Instruction: Locate the line bearing "Recreate this object" in the material below, then reproduce it and each following line up to and including the line bearing "HOLE_SIDES = 12".

START Records for this task

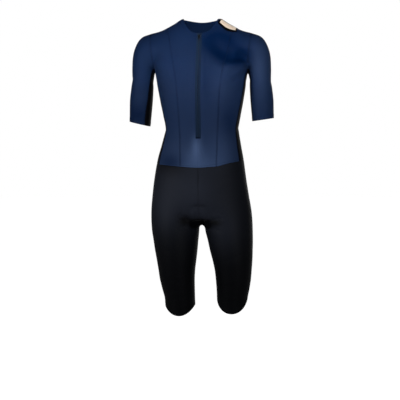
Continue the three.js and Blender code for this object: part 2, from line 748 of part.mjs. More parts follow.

END Records for this task
START Records for this task

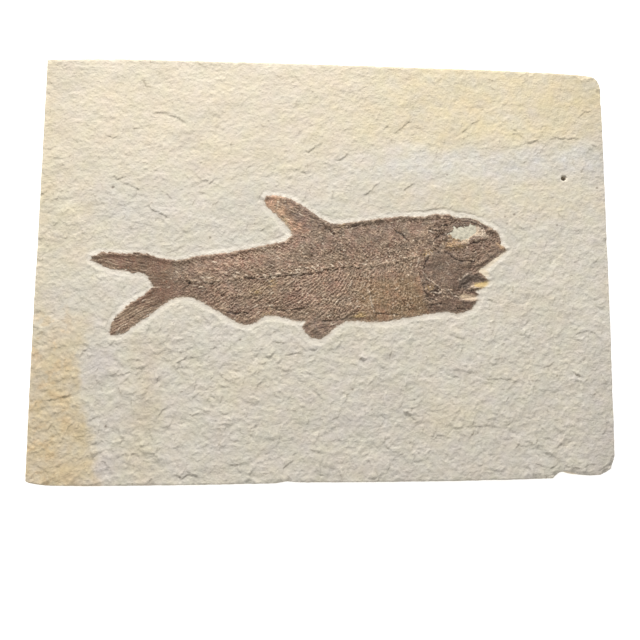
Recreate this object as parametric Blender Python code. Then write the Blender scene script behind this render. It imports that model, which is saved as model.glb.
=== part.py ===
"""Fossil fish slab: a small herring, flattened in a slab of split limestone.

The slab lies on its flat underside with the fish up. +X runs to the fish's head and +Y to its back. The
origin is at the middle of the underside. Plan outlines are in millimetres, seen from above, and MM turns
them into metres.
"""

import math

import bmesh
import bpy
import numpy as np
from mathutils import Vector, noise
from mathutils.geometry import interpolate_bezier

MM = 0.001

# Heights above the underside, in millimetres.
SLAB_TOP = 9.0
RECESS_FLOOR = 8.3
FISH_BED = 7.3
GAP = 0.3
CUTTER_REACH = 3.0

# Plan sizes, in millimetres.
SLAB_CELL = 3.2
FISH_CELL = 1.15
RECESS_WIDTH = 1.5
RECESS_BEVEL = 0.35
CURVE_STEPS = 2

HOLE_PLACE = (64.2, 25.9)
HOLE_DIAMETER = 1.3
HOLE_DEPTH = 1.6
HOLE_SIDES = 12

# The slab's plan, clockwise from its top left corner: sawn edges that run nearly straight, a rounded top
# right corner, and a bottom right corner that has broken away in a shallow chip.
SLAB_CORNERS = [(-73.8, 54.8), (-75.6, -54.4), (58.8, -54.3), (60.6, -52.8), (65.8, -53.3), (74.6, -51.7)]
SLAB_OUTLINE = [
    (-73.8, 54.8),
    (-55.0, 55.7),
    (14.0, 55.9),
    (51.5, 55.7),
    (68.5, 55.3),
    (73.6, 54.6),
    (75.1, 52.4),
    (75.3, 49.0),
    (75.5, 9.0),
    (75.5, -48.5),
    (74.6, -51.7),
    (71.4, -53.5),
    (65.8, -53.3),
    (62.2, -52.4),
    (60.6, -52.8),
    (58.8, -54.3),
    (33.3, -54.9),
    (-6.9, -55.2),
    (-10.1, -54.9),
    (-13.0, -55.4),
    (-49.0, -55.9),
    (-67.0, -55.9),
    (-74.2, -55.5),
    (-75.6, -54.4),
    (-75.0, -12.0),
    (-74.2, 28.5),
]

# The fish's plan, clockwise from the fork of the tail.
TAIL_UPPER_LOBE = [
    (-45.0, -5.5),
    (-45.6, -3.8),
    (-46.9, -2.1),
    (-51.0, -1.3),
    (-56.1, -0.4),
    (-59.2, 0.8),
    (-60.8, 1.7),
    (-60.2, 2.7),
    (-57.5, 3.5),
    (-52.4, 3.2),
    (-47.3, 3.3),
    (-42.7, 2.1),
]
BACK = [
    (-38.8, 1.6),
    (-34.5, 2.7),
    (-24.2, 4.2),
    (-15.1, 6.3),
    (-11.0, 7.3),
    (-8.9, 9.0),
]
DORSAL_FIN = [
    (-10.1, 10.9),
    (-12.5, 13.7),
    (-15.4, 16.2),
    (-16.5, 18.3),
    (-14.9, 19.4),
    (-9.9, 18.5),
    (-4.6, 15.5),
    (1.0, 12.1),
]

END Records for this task
START Records for this task

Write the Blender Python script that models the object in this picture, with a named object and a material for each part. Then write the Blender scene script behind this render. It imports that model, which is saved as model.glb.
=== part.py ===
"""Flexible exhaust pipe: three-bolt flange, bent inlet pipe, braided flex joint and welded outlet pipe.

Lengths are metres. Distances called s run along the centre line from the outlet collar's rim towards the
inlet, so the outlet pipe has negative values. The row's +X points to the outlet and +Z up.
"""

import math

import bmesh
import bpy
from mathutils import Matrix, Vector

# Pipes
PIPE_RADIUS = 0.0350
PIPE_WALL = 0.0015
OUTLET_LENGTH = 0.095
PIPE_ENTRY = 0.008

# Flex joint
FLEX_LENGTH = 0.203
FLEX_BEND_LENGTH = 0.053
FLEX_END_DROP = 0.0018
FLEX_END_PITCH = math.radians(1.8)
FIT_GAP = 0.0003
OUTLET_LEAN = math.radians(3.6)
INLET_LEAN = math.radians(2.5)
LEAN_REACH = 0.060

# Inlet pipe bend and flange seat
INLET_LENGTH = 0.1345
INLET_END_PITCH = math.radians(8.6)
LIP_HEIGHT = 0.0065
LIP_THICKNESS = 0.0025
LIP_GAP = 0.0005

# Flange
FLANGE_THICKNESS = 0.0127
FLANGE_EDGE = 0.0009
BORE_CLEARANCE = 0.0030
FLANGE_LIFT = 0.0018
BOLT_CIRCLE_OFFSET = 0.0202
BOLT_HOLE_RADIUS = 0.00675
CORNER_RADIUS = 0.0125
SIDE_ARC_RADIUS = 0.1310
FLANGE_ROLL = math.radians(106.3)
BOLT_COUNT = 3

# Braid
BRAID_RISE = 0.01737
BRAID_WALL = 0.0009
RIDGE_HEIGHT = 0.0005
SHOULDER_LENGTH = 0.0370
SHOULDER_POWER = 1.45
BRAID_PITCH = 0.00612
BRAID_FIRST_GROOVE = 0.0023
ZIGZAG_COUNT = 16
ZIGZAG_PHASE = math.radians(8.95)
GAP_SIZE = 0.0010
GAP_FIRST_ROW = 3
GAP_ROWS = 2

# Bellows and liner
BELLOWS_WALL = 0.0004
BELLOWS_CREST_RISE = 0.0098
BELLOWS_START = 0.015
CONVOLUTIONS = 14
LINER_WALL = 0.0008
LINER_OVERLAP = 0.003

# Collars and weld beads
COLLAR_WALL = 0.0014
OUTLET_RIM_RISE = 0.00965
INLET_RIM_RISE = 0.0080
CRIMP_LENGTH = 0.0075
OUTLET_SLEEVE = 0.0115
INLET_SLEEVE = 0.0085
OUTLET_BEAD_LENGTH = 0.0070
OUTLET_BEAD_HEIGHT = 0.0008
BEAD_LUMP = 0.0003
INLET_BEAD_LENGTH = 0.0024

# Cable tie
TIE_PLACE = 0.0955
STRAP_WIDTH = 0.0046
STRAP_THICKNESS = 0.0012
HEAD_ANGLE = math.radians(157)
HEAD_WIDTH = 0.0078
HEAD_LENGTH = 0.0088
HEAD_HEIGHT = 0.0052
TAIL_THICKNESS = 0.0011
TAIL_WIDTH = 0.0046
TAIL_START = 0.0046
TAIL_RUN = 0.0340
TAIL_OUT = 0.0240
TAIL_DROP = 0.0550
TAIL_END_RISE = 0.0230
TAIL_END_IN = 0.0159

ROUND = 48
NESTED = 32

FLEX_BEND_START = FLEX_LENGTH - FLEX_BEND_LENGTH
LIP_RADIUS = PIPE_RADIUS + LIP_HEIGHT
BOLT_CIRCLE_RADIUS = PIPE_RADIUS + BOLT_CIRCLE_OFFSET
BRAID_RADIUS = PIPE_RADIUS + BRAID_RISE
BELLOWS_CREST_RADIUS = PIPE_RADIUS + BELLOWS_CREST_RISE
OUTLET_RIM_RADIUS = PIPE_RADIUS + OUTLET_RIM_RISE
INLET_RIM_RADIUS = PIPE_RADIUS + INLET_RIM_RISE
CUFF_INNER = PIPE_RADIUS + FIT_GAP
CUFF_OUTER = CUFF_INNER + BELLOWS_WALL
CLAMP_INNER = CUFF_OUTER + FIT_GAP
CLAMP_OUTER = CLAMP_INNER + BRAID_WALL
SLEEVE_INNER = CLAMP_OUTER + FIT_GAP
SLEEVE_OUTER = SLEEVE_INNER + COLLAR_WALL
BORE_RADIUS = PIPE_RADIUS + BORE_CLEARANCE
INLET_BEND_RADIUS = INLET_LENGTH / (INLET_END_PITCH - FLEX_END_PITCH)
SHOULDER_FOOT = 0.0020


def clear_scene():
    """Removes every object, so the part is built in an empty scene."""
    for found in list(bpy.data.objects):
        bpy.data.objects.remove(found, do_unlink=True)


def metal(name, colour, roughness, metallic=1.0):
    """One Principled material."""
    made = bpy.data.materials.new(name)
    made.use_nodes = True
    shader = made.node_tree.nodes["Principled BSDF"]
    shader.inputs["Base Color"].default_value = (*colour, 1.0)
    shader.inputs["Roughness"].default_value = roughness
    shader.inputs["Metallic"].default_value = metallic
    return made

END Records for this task

The answer:
Recreate this object as parametric Blender Python code. Then write the Blender scene script behind this render. It imports that model, which is saved as model.glb.
=== part.py ===
"""Fossil fish slab: a small herring, flattened in a slab of split limestone.

The slab lies on its flat underside with the fish up. +X runs to the fish's head and +Y to its back. The
origin is at the middle of the underside. Plan outlines are in millimetres, seen from above, and MM turns
them into metres.
"""

import math

import bmesh
import bpy
import numpy as np
from mathutils import Vector, noise
from mathutils.geometry import interpolate_bezier

MM = 0.001

# Heights above the underside, in millimetres.
SLAB_TOP = 9.0
RECESS_FLOOR = 8.3
FISH_BED = 7.3
GAP = 0.3
CUTTER_REACH = 3.0

# Plan sizes, in millimetres.
SLAB_CELL = 3.2
FISH_CELL = 1.15
RECESS_WIDTH = 1.5
RECESS_BEVEL = 0.35
CURVE_STEPS = 2

HOLE_PLACE = (64.2, 25.9)
HOLE_DIAMETER = 1.3
HOLE_DEPTH = 1.6
HOLE_SIDES = 12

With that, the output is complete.